While other directors edited out the twin towers from movies at the time, Spike Lee worked the tragedy into a story originally about other things.

When Spike Lee came under fire last month for including 9/11 conspiracy theorists in his HBO documentary series “NYC Epicenters 9/11-2021½,” historians and others expressed disappointment that Lee had seemed to give credibility to long-debunked claims. (He subsequently edited them out.) But for those of us who’ve followed Lee’s career, and its intersection with that seminal New York event of 20 years ago, the initial decision was especially baffling — as Lee also directed what many consider the quintessential film about post-9/11 New York City.

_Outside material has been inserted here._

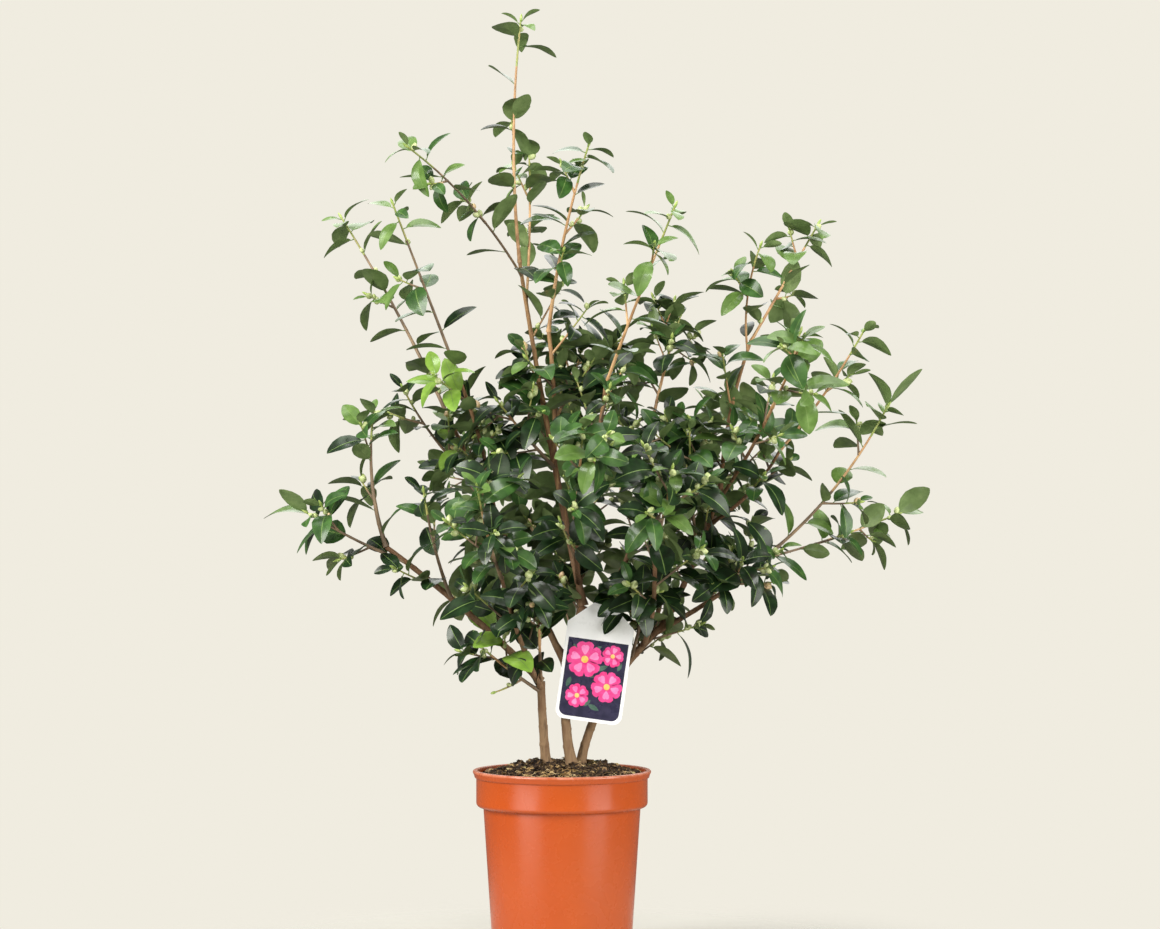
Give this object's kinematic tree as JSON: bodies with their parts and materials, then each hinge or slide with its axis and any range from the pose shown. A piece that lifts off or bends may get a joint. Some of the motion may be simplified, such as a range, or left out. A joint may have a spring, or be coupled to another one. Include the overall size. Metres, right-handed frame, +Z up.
{
  "type": "potted camellia shrub",
  "caption": "Young evergreen shrub with branching stems, open leafy crown and small buds, growing in a round plastic nursery pot, with a hanging plant label.",
  "frame": {"origin": "centre of the pot's flat underside, on the surface it stands on", "axes": "+Z up along the stems; +X to the side that the longest low bough reaches; -Y is the side that the label faces"},
  "size_m": [0.7156, 0.5343, 1.0119],
  "materials": {
    "pot": "satin moulded terracotta-orange plastic",
    "soil": "moist peat and bark potting mix",
    "bark": "smooth young bark, tan at the foot and red-brown above",
    "foliage": "leathery glossy leaves on thin green-brown twigs",
    "label": "thin printed plastic card"
  },
  "bodies": {
    "root": {"pot": "pot", "soil": "soil", "stem_left": "bark", "stem_middle": "bark", "stem_right": "bark", "bough_low_left": "bark", "bough_left": "bark", "bough_leader": "bark", "bough_inner_left": "bark", "bough_second": "bark", "bough_right": "bark", "bough_low_right": "bark", "bough_upper_right": "bark", "bough_front_of_right": "bark", "bough_far_right": "bark", "bough_top_right": "bark", "bough_middle_right": "bark", "bough_front_left": "bark", "bough_front": "bark", "bough_front_right": "bark", "bough_back_left": "bark", "bough_back": "bark", "bough_back_right": "bark", "label": "label", "leaves_far_left": "foliage", "leaves_left_low": "foliage", "leaves_left_inner": "foliage", "leaves_left_middle": "foliage", "leaves_left_tall": "foliage", "leaves_inner_left_tall": "foliage", "leaves_top_left": "foliage", "leaves_top": "foliage", "leaves_top_back": "foliage", "leaves_second_top": "foliage", "leaves_top_right": "foliage", "leaves_middle_right": "foliage", "leaves_upper_right": "foliage", "leaves_upper_right_inner": "foliage", "leaves_front_of_right": "foliage", "leaves_far_right": "foliage", "leaves_low_far_right": "foliage", "leaves_lowest_right": "foliage", "leaves_low_right": "foliage", "leaves_low_left": "foliage", "leaves_core_left": "foliage", "leaves_core_top": "foliage", "leaves_core_right": "foliage", "leaves_front_left": "foliage", "leaves_front": "foliage", "leaves_front_right": "foliage", "leaves_back_left": "foliage", "leaves_back": "foliage", "leaves_back_right": "foliage", "leaves_front_low": "foliage", "leaves_inner_right": "foliage", "leaves_inner_back": "foliage", "leaves_inner_left": "foliage"}
  },
  "joints": []
}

“25th Hour” is not a “9/11 movie,” at least not in the way that “United 93” or “World Trade Center” are. In fact, the attacks were not part of the David Benioff screenplay that Lee signed on to direct, nor were they part of Benioff’s original novel (which was published in January 2001). But Lee is an intuitive filmmaker, open to improvisation and adjustments — and, as “NYC Epicenters” reminds us, he is a documentarian who saw his city in a moment of mourning, melancholy and transition, and wanted to capture it.

Most of Hollywood did not feel the same. In the weeks following the attacks, feature films with terrorism plotlines, including the Barry Sonnenfeld comedy “Big Trouble” and the Arnold Schwarzenegger vehicle “Collateral Damage,” were delayed and drastically re-edited. Films still in production, like “Men in Black II” and “Lilo & Stitch,” were rewritten to remove echoes of 9/11. Skyline shots with the World Trade Center were edited out of the not-yet-released “Kissing Jessica Stein,” “Igby Goes Down,” “People I Know” and “Spider-Man,” and a sequence of that superhero trapping a helicopter in a web between the twin towers — the centerpiece of a popular teaser trailer — was deleted as well.

Most controversially, some filmmakers chose to leave their skyline shots intact, but to erase the Twin Towers with digital effects. And thus the World Trade Center was wiped from “Serendipity,” “Stuart Little 2,” “Mr. Deeds,” and Ben Stiller’s “Zoolander,” which hit screens less than three weeks after the attacks. The director’s publicist explained at the time that he made the last-minute decision to remove the towers because the film was an escapist comedy and seeing the buildings “would defeat that purpose.”

Spike Lee disagreed. “You could not even show an image of the World Trade Center. “I said, we’re not doing that.” With filming on “25th Hour” planned for the following winter, Lee set about weaving 9/11 “into the fabric” of the existing story, as his star, Edward Norton, explained on the audio commentary: “It was like looking at it through the angle of another story, but the melancholy that the city was full of in that year afterward. I feel like the impact of 9/11 emotionally is all through this movie.”

Touchstone Pictures

“25th Hour” is the story of Monty Brogan (Norton), a white-collar drug dealer whom we meet on the last day before he is to report for a seven-year incarceration. That night, he hits the town with his childhood pals (Philip Seymour Hoffman and Barry Pepper) and his live-in girlfriend (Rosario Dawson), ostensibly for one last blowout, but also in an attempt to come to terms with the choices — and thus, mistakes — he’s made in his life.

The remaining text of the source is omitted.